Any sensible writer of serious fiction might want to get as far away from that
sort of theme as possible. But McCarthy is not a sensible novelist; he is an
admirably bullheaded and grandiose one. The conclusion to his Border Trilogy
does not mourn the passing of an enchanted West; rather, it turns its back on
the notion that the frontier offers any hope of redemption or salvation.
This is not, perhaps, what those of us hooked by the elegance of 1991's
best-selling All the Pretty Horses were hoping for. But from McCarthy's
earliest Appalachian Gothic novels, laden with incest and murder, through the
unrelenting gore of his 1985 epic anti-Western, Blood Meridian, the
author always held out scant hope for humanity. His protagonists were doomed or
haunted misfits -- alienated, dispossessed, brutalized and brutalizing.
Such darkness, coupled with his gorgeous but risky prose style and a tendency
to philosophize, made the pre-Border Trilogy
McCarthy a tough nut to crack. Some critics worshipped him; others loathed him.
Those who wanted to avoid fanaticism threw up their hands and pronounced each
novel a "flawed masterpiece" or an "ambitious failure."
But All the Pretty Horses was unequivocally brilliant, his most focused
and engaging book. And for once the human spirit got the upper hand: John Grady
Cole was sane and self-possessed, expert at handling horses, an upright youth
who rode across the border into danger and then rode back out again, scarred
and wiser.
Popular success, however, did not change McCarthy's obsessions. The
Crossing made an odd sequel: set a decade before the first book, it told
the same basic story of a young American crossing into Mexico. But this second
teen, Billy Parham, found himself in more familiar McCarthy territory, his
journey a crescendo of futility and despair, ending with a scene of absolute,
enigmatic terror.
Now, at the start of the final book, the trouble has shifted from mortal
danger to simple decline. The ranch where the two work is due to be taken over
by the military; Billy is idly hunting other prospects, while John Grady --
still the savant with horses -- steadfastly ignores job offers. And their
Mexico is not a distant wilderness: the cowboys' journey across the border this
time consists of a short drive or ride to the whorehouses of Juárez.

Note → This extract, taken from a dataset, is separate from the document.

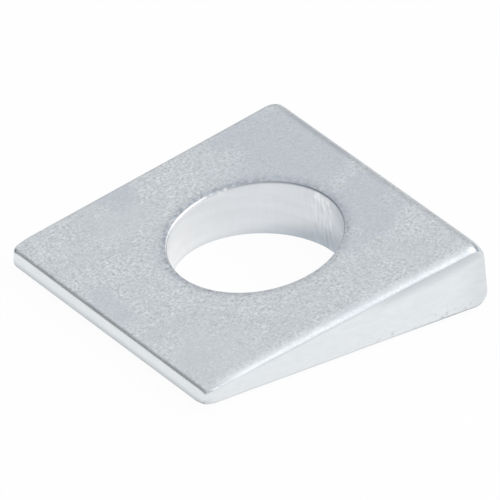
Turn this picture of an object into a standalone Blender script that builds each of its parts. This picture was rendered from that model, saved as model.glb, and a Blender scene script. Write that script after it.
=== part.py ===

Against this backdrop of aimlessness, it's John Grady who gets the plot going,
falling in love with a teenage prostitute named Magdalena, dreaming of building
a life with her out in the country. Billy warns him against it -- "Have you
lost your rabbit-assed mind?" -- and sure enough, her pimp does not welcome the
suitor. What develops is a sort of bleak, intermittent Romeo and Juliet,
the young lovers enmeshed in obstructions and misconnections, pitting
themselves against hostile fate.
Romance has never been McCarthy's strong suit. His female characters tend to
be ciphers, brought into the world to redeem men, and there's something
annoyingly interchangeable about John Grady's great love for Magdalena and the
great love he had with his romantic lead in the first novel. Certainly, the
love affair seems pallidly imagined next to the finely drawn friendship between
Billy and John Grady. But on the question of hostile fate -- well, on fate,
McCarthy has no equal. As John Grady sells off his gun and his horse to finance
his courtship, the sense of things gone irrevocably wrong hangs over every
page.
McCarthy's language remains thrilling and demanding, hovering at the edge of
comprehension, a distilled and minimally punctuated prose that requires
absorbed attention. As in the first two books, dialogue in Spanish is rendered
in Spanish, with no translation; the dialogue in English is laconic, often
piercingly funny. The exposition is precise, the mechanics of horse-trading and
calf-roping laid out plainly.
Violence, a McCarthy staple, is held in abeyance most of the way. Midway
through, there is one ghastly interlude in which the cowboys hunt down and
slaughter a pack of feral dogs that have been killing cattle; they use their
ropes to drag and tear the dogs to death. Such is life on the range. But when
the brawling and killing finally comes -- and it does, as inevitable as John
Grady's stubbornness -- it comes in the city. McCarthy has carried his story,
and his readers, clear out of the mythic West to a place distinctly and
terribly his own.
Tom Scocca is a staff writer at the Boston Phoenix.